Henry De Vere Stacpoole

9781465662996
213 pages
Library of Alexandria
Overview
The first rays of the morning sun were stealing up the palm-bordered roads towards Sidi-bel-Abbès, above whose ramparts the minaret of the great mosque blazed white in the sky. Eighty miles from Oran on the coast, and the headquarters of the Foreign Legion, Sidi-bel-Abbès is surely one of the strangest cities on earth. It was built by the Foreign Legion, it is swept and garnished by the Foreign Legion, it is held against the Arabs by the Foreign Legion. At night the electric lights round the bandstand of the Foreign Legion on the Place Sadi Carnot blaze against the Algerian stars, whilst the Muezzins on the balconies of the minarets keep watch over Islam and their voices send north, south, east and west the cry that was old in the time of Sindbad the Sailor! All' il Allah—God is great.
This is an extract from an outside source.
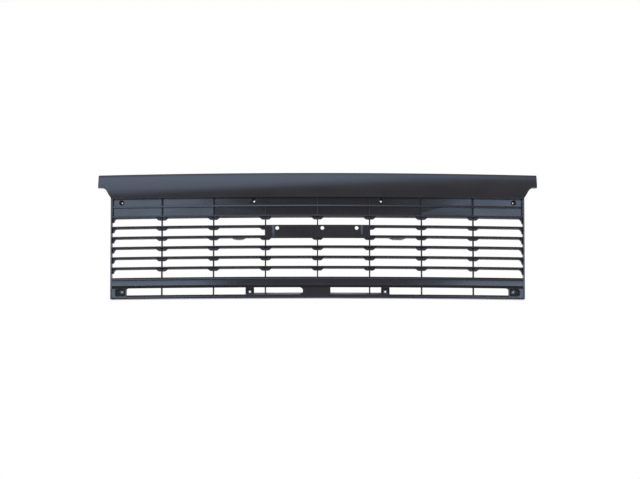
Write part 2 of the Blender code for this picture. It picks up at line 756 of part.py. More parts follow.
def main():
    clear_scene()
    parts = make_collection("front_grille")
    cutters = make_collection("cutters")
    gloss = make_material("moulded_gloss", BLACK, 0.32)
    satin = make_material("moulded_satin", CHARCOAL, 0.45)
    grey = make_material("grey_plastic", GREY, 0.5)
    steel = make_material("spring_steel", STEEL, 0.4, 1.0)

    make_top_moulding(parts, cutters, gloss)
    make_upper_panel(parts, cutters, gloss)
    make_ridge(parts, cutters, gloss)
    make_louvres(parts, cutters, satin)
    make_mullions(parts, satin)
    make_cheeks(parts, gloss)
    make_lower_rail(parts, gloss)
    make_bottom_sill(parts, cutters, gloss)
    make_centre_block(parts, gloss)
    make_pockets(parts, cutters, satin)
    make_retainers(parts, cutters, steel)
    make_cups(parts, satin)
    make_badge_plate(parts, cutters, gloss)
    make_tabs(parts, grey)
    make_support_strips(parts, grey)
    shade(parts)
    centre_on_origin(parts)


main()
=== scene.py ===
"""Looks of the front grille: smooth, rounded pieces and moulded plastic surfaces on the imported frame.

Metres, in the frame's axes: +X to the viewer's right, -Y to the front, +Z up. Lengths called depth run
back from the bowed front, and heights run up from the bottom edge.
"""

import math

import bmesh
import bpy
from mathutils import Matrix, Vector


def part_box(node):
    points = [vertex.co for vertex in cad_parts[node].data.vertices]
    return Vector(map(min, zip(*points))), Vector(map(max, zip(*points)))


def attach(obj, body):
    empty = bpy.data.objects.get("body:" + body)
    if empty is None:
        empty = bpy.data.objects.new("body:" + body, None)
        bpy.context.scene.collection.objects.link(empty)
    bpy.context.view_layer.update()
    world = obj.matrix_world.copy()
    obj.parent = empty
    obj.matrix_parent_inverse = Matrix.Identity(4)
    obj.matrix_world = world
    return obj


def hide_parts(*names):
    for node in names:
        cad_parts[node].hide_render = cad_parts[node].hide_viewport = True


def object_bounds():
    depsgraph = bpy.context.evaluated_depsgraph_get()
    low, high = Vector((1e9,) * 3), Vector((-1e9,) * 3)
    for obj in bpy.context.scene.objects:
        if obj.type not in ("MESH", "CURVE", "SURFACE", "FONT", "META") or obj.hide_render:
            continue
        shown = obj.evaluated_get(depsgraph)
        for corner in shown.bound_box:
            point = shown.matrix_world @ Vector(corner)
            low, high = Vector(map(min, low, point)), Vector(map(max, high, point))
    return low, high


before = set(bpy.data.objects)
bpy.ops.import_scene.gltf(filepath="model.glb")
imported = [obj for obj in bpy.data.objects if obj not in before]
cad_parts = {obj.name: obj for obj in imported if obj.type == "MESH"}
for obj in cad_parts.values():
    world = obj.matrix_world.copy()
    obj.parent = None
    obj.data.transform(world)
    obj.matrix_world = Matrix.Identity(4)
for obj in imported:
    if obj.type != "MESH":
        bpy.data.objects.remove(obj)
CAD_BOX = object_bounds()

MM = 0.001
GAP = 0.3 * MM
TOUCH = 0.03 * MM

# The frame: where depth 0 and height 0 lie, and the bow
FRONT_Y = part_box("louvre_6")[0].y
BASE_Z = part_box("bottom_sill")[0].z
EAR_HALF = CAD_BOX[1].x
BODY_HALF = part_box("side_cheek_right")[1].x
BOW_SETBACK = 50 * MM
BOW_RADIUS = (BODY_HALF**2 + BOW_SETBACK**2) / (2 * BOW_SETBACK)
INNER_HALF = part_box("upper_panel")[1].x
BAY = BODY_HALF / 4
STATION = 8 * MM


def height_of(node, side):
    """Height of a node's bottom (side 0) or top (side 1) above the bottom edge."""
    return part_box(node)[side].z - BASE_Z


HEIGHT = height_of("top_moulding", 1)
MOULDING_BOTTOM = height_of("top_moulding", 0)
LOUVRE_NOSE = 2.4 * MM
LOUVRE_DEPTH = 22 * MM
LOUVRE_TAIL_TOP = -0.9 * MM
LOUVRE_TAIL_BOTTOM = -4 * MM
MULLION_HALF = 1.6 * MM


def louvre_height(number):
    return height_of(f"louvre_{number}", 1) - LOUVRE_NOSE


def bow(x):
    return BOW_RADIUS - math.sqrt(BOW_RADIUS**2 - x * x)


def spot(x, depth, height):
    """The point at x, depth behind the bowed front and height above the bottom edge."""
    return Vector((x, FRONT_Y + bow(x) + depth, BASE_Z + height))


def mullion_places():
    return [i * BAY for i in range(-3, 4)]


# ---------------------------------------------------------------- mesh tools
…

But the marvel of Sidi-bel-Abbès is not the fact that here Edison and Strauss face Mahommed in the form of his priests, nor the flower gardens blooming on the face of the desert, nor the roads along which the Arabs stalk and the automobiles dash. The marvel of Sidi-bel-Abbès lies in the Legion. When France found herself faced with the problem of Algeria, that is to say, the problem of infinite wastes of rock and sand inhabited by a foe mobile and ungraspable as the desert wind, she formed the Legion. She called to the wastrels, the criminals, the despairing and the impoverished of every country and every city—and they came. Men of genius, street sweepers, artists, doctors, engineers—it would be difficult to touch a profession, a race or a grade of intellect not to be found in the Legion. General de Négrier said that the Legion could do anything—from the building of a bridge, to the writing of an opera, to the painting of a picture—all the genius that civilization has turned away from its doors is here at command—for a halfpenny a day. The sun had touched the upper border of the huge blank eastern wall of the Legion's barracks and it was still a few minutes before réveillé, when in room Number 6 of the tenth company the garde-chambre for the day slipped from his bed, stretched and yawned noiselessly, and glanced round him. The room was like the ward of a hospital, and the likeness was made no less striking by the card above each of the twenty beds, a white card setting out each man's name and number.